If you can, I highly, highly recommend buying some oven and dishwasher safe ceramics to use for baking. Today (Wednesday 1/25/17) was great proof of these hidden treasures. This is my one bowl (See my Dry Cabin Minimalism Marriage post) for eating. The amazing thing about this bowl is that I stuck it into the cold oven with cold soup, cranked it up to 350 degrees and literally, (accidentally!) forgot about it for over half an hour. I rushed to the oven when I remembered it, imagining the blackened mess I would be scraping out using every muscle in my arm. But, instead I found the soup perfectly, deliciously baked with nice little vent holes. The edges even had that delicious little crust that I only seem to achieve in ceramic ware. I grated a bit of our current fancy cheese splurge, a Citrus Ginger BellaVitano, on top (it’s hard, like a parmesan) and within a spoonful I was in heaven.
The only thing you really MUST NOT DO to ceramics are to put them through an extreme heat change… so you always need to put it in when you are first warming up the oven. If the oven is already hot, forget about using the ceramic, please! If you are good to it, it will be oh so good to you. With this dish I didn’t even have any residue to scrape away from the sides, amazing.
Here are a few examples of ceramics using a food safe glaze, but you can’t always tell by looking, best to buy from the artist and be sure they are confident about their glazes.
Also, be sure you are using ceramic with a food safe glaze. If you aren’t sure, don’t do it! But these little puppies are worth their weight in gold, so if you find a good piece, nab it. I made mine back in 2001, and it’s still going strong.
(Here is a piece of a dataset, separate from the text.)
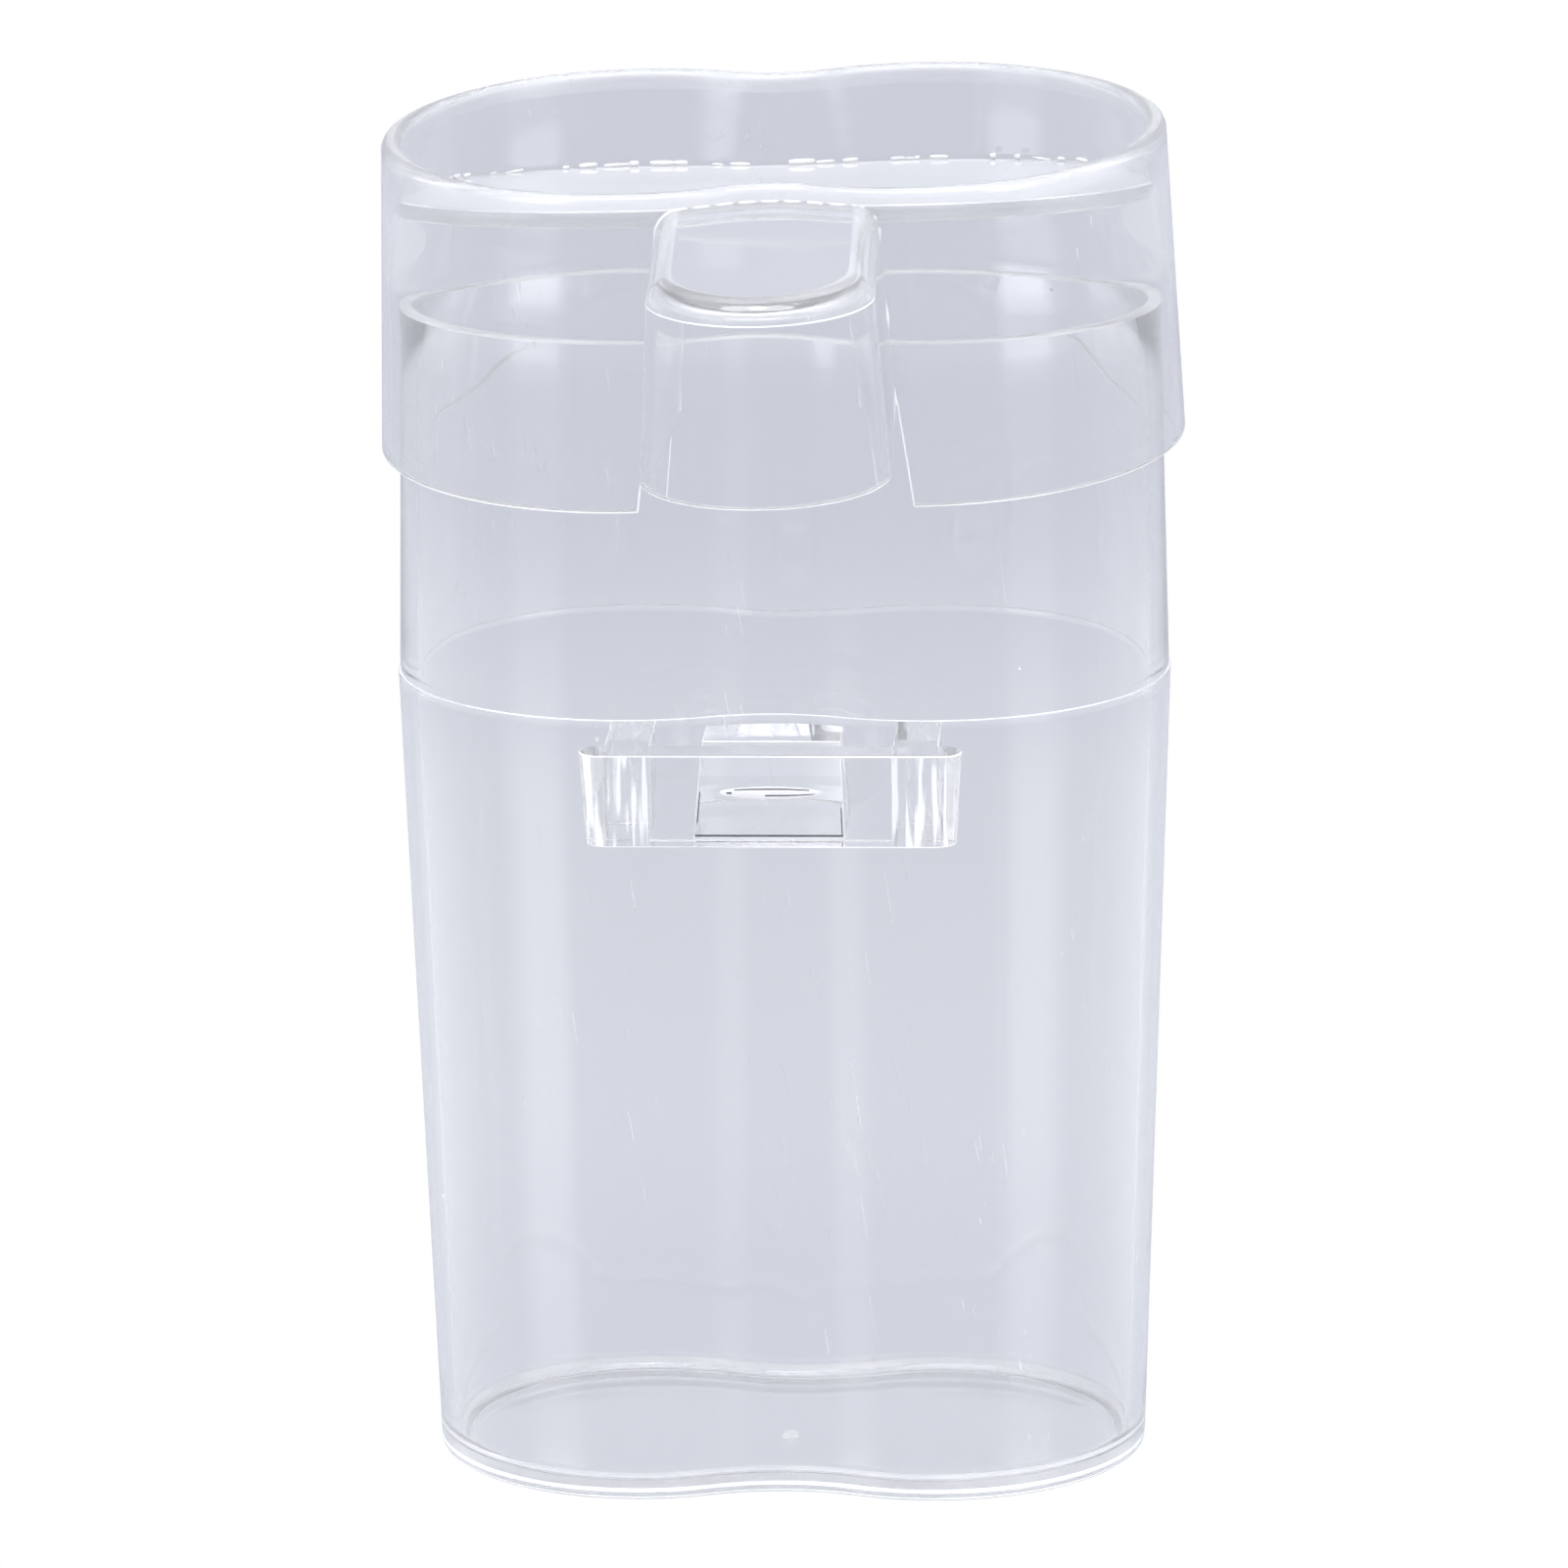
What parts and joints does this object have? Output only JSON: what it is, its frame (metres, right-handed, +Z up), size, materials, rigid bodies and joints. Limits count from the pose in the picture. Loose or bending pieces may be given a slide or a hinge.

When looking for a sturdy piece, make sure the walls look like they are consistent in width, and that it won’t be to heavy for you to easily move in and out of the oven with your two hands covered in mitts.
In case you are interested, I’ll also include my
Curried Butternut Squash Soup recipe here:
(I bake the squash ahead of time while I’m doing something else in the oven, then it’s so quick to whip this together when you want to)
I chopped and cooked down
2.5 sweet onions, and
5 cloves of garlic
in a lg sauce pan with 2 T of butter.
Then I added 4C water with a lg chicken bouillon cube,
the 2lb of squash- (skinned and cubed in 1 in. chunks)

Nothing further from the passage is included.